True out here on the left coast that $20 translates into about 3.5 Gallons of Gas and thus not incidental. Perhaps a slightly different metric, One Big Mac Meal with water.

The subject today is metrics and how they relate to our hobby. But first a personal story about unusual metrics. 

In 1984, I was working for McDonnell Douglas and assigned responsibilities as Program Manager to transition the Hughes Helicopters physical plant from Culver City to Mesa, Arizona and to build the new facilities to house all of the manufacturing and administrative operations. 

Routinely I would brief Jack Real the then President of Hughes Helicopters on the project progress. Follow the link to read about an aviation pioneer. 

At my 1st briefing where we discussed buildings sized at 300,000 square feet, he stopped me and asked that when I did future briefings that I convert the building sizes into Jack Real Homes. He gave me the square footage of his home and we would then make the conversion. My staff just didn't understand that Jack Real was a true engineer and was sizing things in a metric that could be understood by him. 

Other notable points -- he always referred to Howard Hughes as Mr. Hughes and offered that those who really knew Howard Hughes never called him Howard. In case you are wondering yes, the Culver City plant did indeed have an apartment where Howard Hughes would stash his girlfriend's. 

So, to our metrics. Critically we are always interested in power like how much power output and how much power input and often we see the term dBm. That is a measure that relates the power gain as referenced to 1 milliwatt.
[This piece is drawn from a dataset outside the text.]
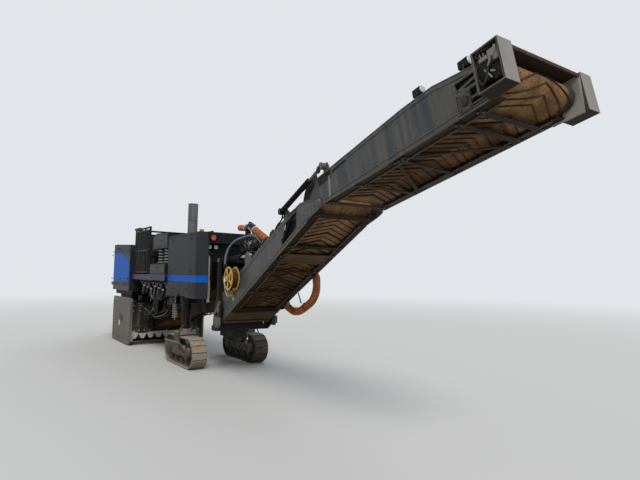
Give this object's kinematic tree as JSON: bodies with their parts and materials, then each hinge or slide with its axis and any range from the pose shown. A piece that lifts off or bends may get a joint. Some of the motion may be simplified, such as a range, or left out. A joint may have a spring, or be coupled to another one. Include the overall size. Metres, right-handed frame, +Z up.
{
  "type": "cold planer",
  "caption": "Compact front-loading cold planer on four crawler tracks, with a slewing and folding truss conveyor, a milling drum with picks, an operator's platform and an opening engine hood.",
  "frame": {"origin": "centre of the bounding box at ground level", "axes": "+X forward towards the conveyor's head, +Y the machine's left, +Z up"},
  "size_m": [12.7641, 2.0238, 3.4085],
  "materials": {
    "painted_dark": "satin charcoal paint, dusty",
    "painted_grey": "worn grey paint under dust",
    "painted_blue": "gloss blue paint",
    "painted_yellow": "gloss yellow paint",
    "crawler_steel": "worn steel under dust",
    "tool_steel": "abraded steel",
    "rod_chrome": "polished",
    "belt_rubber": "rubber under tan dust",
    "belt_black": "matt rubber",
    "duct_plastic": "orange ribbed hose",
    "cast_iron": "cast housings",
    "lamp_plastic": "red-orange lens"
  },
  "bodies": {
    "chassis": {"frame": "painted_dark", "leg_tubes": "painted_dark", "drum_box": "painted_dark", "front_apron": "painted_dark", "front_hood": "painted_dark", "blue_panels": "painted_blue", "exhaust": "painted_grey", "platform": "painted_dark", "railing": "painted_dark", "console": "painted_dark", "engine_bay": "painted_dark", "engine_block": "cast_iron", "rear_grille": "painted_dark", "primary_conveyor": "painted_dark", "primary_belt": "belt_black", "lamps": "lamp_plastic"},
    "hood": {"hood_lid": "painted_dark"},
    "drum": {"milling_drum": "tool_steel"},
    "scraper": {"scraper_door": "painted_dark"},
    "plate_right": {"side_plate_right": "painted_grey"},
    "plate_left": {"side_plate_left": "painted_grey"},
    "track_front_right": {"carriage_front_right": "painted_grey", "crawler_front_right": "crawler_steel"},
    "track_front_left": {"carriage_front_left": "painted_grey", "crawler_front_left": "crawler_steel"},
    "track_rear_right": {"carriage_rear_right": "painted_grey", "crawler_rear_right": "crawler_steel"},
    "track_rear_left": {"carriage_rear_left": "painted_grey", "crawler_rear_left": "crawler_steel"},
    "yoke": {"slew_yoke": "painted_grey"},
    "reel": {"hose_reel": "painted_yellow"},
    "lower_conveyor": {"lower_frame": "painted_dark", "lower_belt": "belt_rubber", "suction_duct": "duct_plastic"},
    "upper_conveyor": {"upper_frame": "painted_dark", "upper_belt": "belt_rubber", "head_drives": "painted_grey"},
    "lift_barrel_r": {"lift_barrel_right": "painted_dark"},
    "lift_rod_r": {"lift_rod_right": "rod_chrome"},
    "lift_barrel_l": {"lift_barrel_left": "painted_dark"},
    "lift_rod_l": {"lift_rod_left": "rod_chrome"},
    "fold_barrel_r": {"fold_barrel_right": "painted_dark"},
    "fold_rod_r": {"fold_rod_right": "rod_chrome"},
    "fold_barrel_l": {"fold_barrel_left": "painted_dark"},
    "fold_rod_l": {"fold_rod_left": "rod_chrome"}
  },
  "joints": [
    {"name": "drum_spin", "type": "hinge", "parent": "chassis", "child": "drum", "pos_m": [-4.33941, 0.1137, 0.47], "axis": [0, 1, 0], "continuous": true},
    {"name": "steer_front_right", "type": "hinge", "parent": "chassis", "child": "track_front_right", "pos_m": [-0.7294, -0.5113, 0.6], "axis": [0, 0, 1], "range_deg": [-25, 25]},
    {"name": "steer_front_left", "type": "hinge", "parent": "chassis", "child": "track_front_left", "pos_m": [-0.7294, 0.7387, 0.6], "axis": [0, 0, 1], "range_deg": [-25, 25]},
    {"name": "steer_rear_right", "type": "hinge", "parent": "chassis", "child": "track_rear_right", "pos_m": [-5.67941, -0.3513, 0.6], "axis": [0, 0, 1], "range_deg": [-18, 18]},
    {"name": "steer_rear_left", "type": "hinge", "parent": "chassis", "child": "track_rear_left", "pos_m": [-5.67941, 0.5787, 0.6], "axis": [0, 0, 1], "range_deg": [-18, 18]},
    {"name": "plate_right_lift", "type": "slide", "parent": "chassis", "child": "plate_right", "axis": [0, 0, 1], "range_m": [0, 0.25]},
    {"name": "plate_left_lift", "type": "slide", "parent": "chassis", "child": "plate_left", "axis": [0, 0, 1], "range_m": [0, 0.25]},
    {"name": "scraper_lift", "type": "slide", "parent": "chassis", "child": "scraper", "axis": [0, 0, 1], "range_m": [0, 0.23]},
    {"name": "hood_open", "type": "hinge", "parent": "chassis", "child": "hood", "pos_m": [-6.3734, 0.1137, 2.277], "axis": [0, -1, 0], "range_deg": [0, 50]},
    {"name": "conveyor_slew", "type": "hinge", "parent": "chassis", "child": "yoke", "pos_m": [0.27059, 0.1137, 0.7], "axis": [0, 0, 1], "range_deg": [-55.26, 64.74]},
    {"name": "conveyor_lift", "type": "hinge", "parent": "yoke", "child": "lower_conveyor", "pos_m": [0.5616, 0.08958, 1.101], "axis": [-0.0826, -0.9966, 0], "range_deg": [-20, 12]},
    {"name": "conveyor_fold", "type": "hinge", "parent": "lower_conveyor", "child": "upper_conveyor", "pos_m": [3.66195, -0.1675, 2.56828], "axis": [0.0826, 0.9966, 0], "range_deg": [-15.36, 60]},
    {"name": "reel_spin", "type": "hinge", "parent": "lower_conveyor", "child": "reel", "pos_m": [1.09867, -0.41553, 1.64938], "axis": [0.0826, 0.9966, 0], "continuous": true},
    {"name": "lift_barrel_r_swing", "type": "hinge", "parent": "yoke", "child": "lift_barrel_r", "pos_m": [0.43644, -0.30644, 1.95], "axis": [-0.0826, -0.9966, 0], "range_deg": [-26, 20]},
    {"name": "lift_rod_r_slide", "type": "slide", "parent": "lift_barrel_r", "child": "lift_rod_r", "axis": [0.9951, -0.0825, 0.054], "range_m": [-0.24, 0.34]},
    {"name": "fold_barrel_r_swing", "type": "hinge", "parent": "lower_conveyor", "child": "fold_barrel_r", "pos_m": [2.74143, -0.58185, 2.55387], "axis": [-0.0826, -0.9966, 0], "range_deg": [-25, 8]},
    {"name": "fold_rod_r_slide", "type": "slide", "parent": "fold_barrel_r", "child": "fold_rod_r", "axis": [0.9171, -0.076, 0.3913], "range_m": [-0.125, 0.36]},
    {"name": "lift_barrel_l_swing", "type": "hinge", "parent": "yoke", "child": "lift_barrel_l", "pos_m": [0.50338, 0.50079, 1.95], "axis": [-0.0826, -0.9966, 0], "range_deg": [-26, 20]},
    {"name": "lift_rod_l_slide", "type": "slide", "parent": "lift_barrel_l", "child": "lift_rod_l", "axis": [0.9951, -0.0825, 0.054], "range_m": [-0.24, 0.34]},
    {"name": "fold_barrel_l_swing", "type": "hinge", "parent": "lower_conveyor", "child": "fold_barrel_l", "pos_m": [2.82225, 0.39281, 2.55387], "axis": [-0.0826, -0.9966, 0], "range_deg": [-25, 8]},
    {"name": "fold_rod_l_slide", "type": "slide", "parent": "fold_barrel_l", "child": "fold_rod_l", "axis": [0.9171, -0.076, 0.3913], "range_m": [-0.125, 0.36]}
  ],
  "couplings": [
    {"joint": "steer_front_left", "follows": "steer_front_right", "ratio": 1},
    {"joint": "steer_rear_left", "follows": "steer_rear_right", "ratio": 1},
    {"joint": "lift_barrel_r_swing", "follows": "conveyor_lift", "ratio": 0.90709},
    {"joint": "lift_rod_r_slide", "follows": "conveyor_lift", "m_per_rad": -0.84127},
    {"joint": "fold_barrel_r_swing", "follows": "conveyor_fold", "ratio": -0.28151},
    {"joint": "fold_rod_r_slide", "follows": "conveyor_fold", "m_per_rad": 0.24332},
    {"joint": "lift_barrel_l_swing", "follows": "conveyor_lift", "ratio": 0.90709},
    {"joint": "lift_rod_l_slide", "follows": "conveyor_lift", "m_per_rad": -0.84127},
    {"joint": "fold_barrel_l_swing", "follows": "conveyor_fold", "ratio": -0.28151},
    {"joint": "fold_rod_l_slide", "follows": "conveyor_fold", "m_per_rad": 0.24332}
  ]
}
If you see a rating of 30dBm that is a 1-watt (1000 milliwatts) signal as compared to 1 milliwatt. 10*log(1000/1) = 30dBm. The 1 watt is expressed as milliwatts. Think back to Jack Real and his house size -- same idea.
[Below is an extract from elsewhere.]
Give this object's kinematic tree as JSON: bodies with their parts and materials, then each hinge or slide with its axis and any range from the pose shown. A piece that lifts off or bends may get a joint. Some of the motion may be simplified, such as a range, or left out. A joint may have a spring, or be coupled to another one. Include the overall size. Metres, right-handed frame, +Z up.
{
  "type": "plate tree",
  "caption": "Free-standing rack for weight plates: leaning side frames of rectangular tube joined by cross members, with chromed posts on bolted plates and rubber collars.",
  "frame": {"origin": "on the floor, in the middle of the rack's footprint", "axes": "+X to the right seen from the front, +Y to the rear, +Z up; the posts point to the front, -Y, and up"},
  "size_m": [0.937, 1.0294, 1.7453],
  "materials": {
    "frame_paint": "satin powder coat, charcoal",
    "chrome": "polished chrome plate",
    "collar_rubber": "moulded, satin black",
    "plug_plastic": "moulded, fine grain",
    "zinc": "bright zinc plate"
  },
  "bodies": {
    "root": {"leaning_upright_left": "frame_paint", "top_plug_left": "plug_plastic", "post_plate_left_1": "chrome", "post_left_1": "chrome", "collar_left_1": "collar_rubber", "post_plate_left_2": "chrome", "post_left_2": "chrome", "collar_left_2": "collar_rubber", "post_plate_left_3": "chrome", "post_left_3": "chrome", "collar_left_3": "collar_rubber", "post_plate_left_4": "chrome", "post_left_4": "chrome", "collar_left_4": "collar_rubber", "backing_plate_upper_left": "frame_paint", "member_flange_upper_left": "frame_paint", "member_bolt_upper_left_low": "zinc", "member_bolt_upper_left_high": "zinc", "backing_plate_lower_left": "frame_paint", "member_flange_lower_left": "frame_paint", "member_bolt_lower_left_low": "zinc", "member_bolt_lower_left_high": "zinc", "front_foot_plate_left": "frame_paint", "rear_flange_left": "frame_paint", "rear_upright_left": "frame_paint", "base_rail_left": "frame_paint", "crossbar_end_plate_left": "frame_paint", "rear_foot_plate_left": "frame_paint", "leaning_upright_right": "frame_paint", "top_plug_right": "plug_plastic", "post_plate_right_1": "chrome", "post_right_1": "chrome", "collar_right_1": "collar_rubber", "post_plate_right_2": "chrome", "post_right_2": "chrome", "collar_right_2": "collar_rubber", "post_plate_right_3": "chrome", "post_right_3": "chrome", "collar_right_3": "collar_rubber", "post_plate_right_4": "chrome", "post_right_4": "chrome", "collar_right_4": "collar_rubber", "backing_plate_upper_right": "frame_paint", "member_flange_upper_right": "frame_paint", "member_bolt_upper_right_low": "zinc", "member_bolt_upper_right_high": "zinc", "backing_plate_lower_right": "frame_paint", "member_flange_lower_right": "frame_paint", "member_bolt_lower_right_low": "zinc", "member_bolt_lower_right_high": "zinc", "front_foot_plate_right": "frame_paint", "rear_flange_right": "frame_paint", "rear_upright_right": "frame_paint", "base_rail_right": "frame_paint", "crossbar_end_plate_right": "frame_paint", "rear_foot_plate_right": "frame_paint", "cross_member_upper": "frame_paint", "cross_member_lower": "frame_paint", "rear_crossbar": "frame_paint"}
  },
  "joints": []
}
Easily enough if you had only 0.5 watts that is 1/2 the power or 3dB down and this its value is 27dBm. If you had 2 watts then that is + 3dB or 33dBm. Five watts is 37dBm. Lest we forget 1 milliwatt output is 0dBm. 

You can have negative values of dBm and that occurs for powers less than 1 milliwatt. For instance, if you are seeing 1/10 of a milliwatt that is -10dBm and 1/100 of a milli-watt is -20dBm. 

If your ADE-1 DBM calls for no more than 7dBM of LO Drive, then that my friend means no more than 1.414 Volts PTP. The math: 1.414 Volts PTP into a 50 Ohm load is 5 milliwatts. That equates to 7dBm where 10*log(5/1) = 7dBm. If you pump 2 Volts PTP into the ADE-1 that is 10 milliwatts or 10dBM a 3dB increase in power a +3dBm.

So, whether it is Jack Real houses or dBm it is important we understand the reference basis when using our metrics. Alas 1KW is nothing more than a 60dBm signal. That sounds so puny when referenced to dBm.

PS. The Home of the Apache Helicopter is Mesa, Arizona.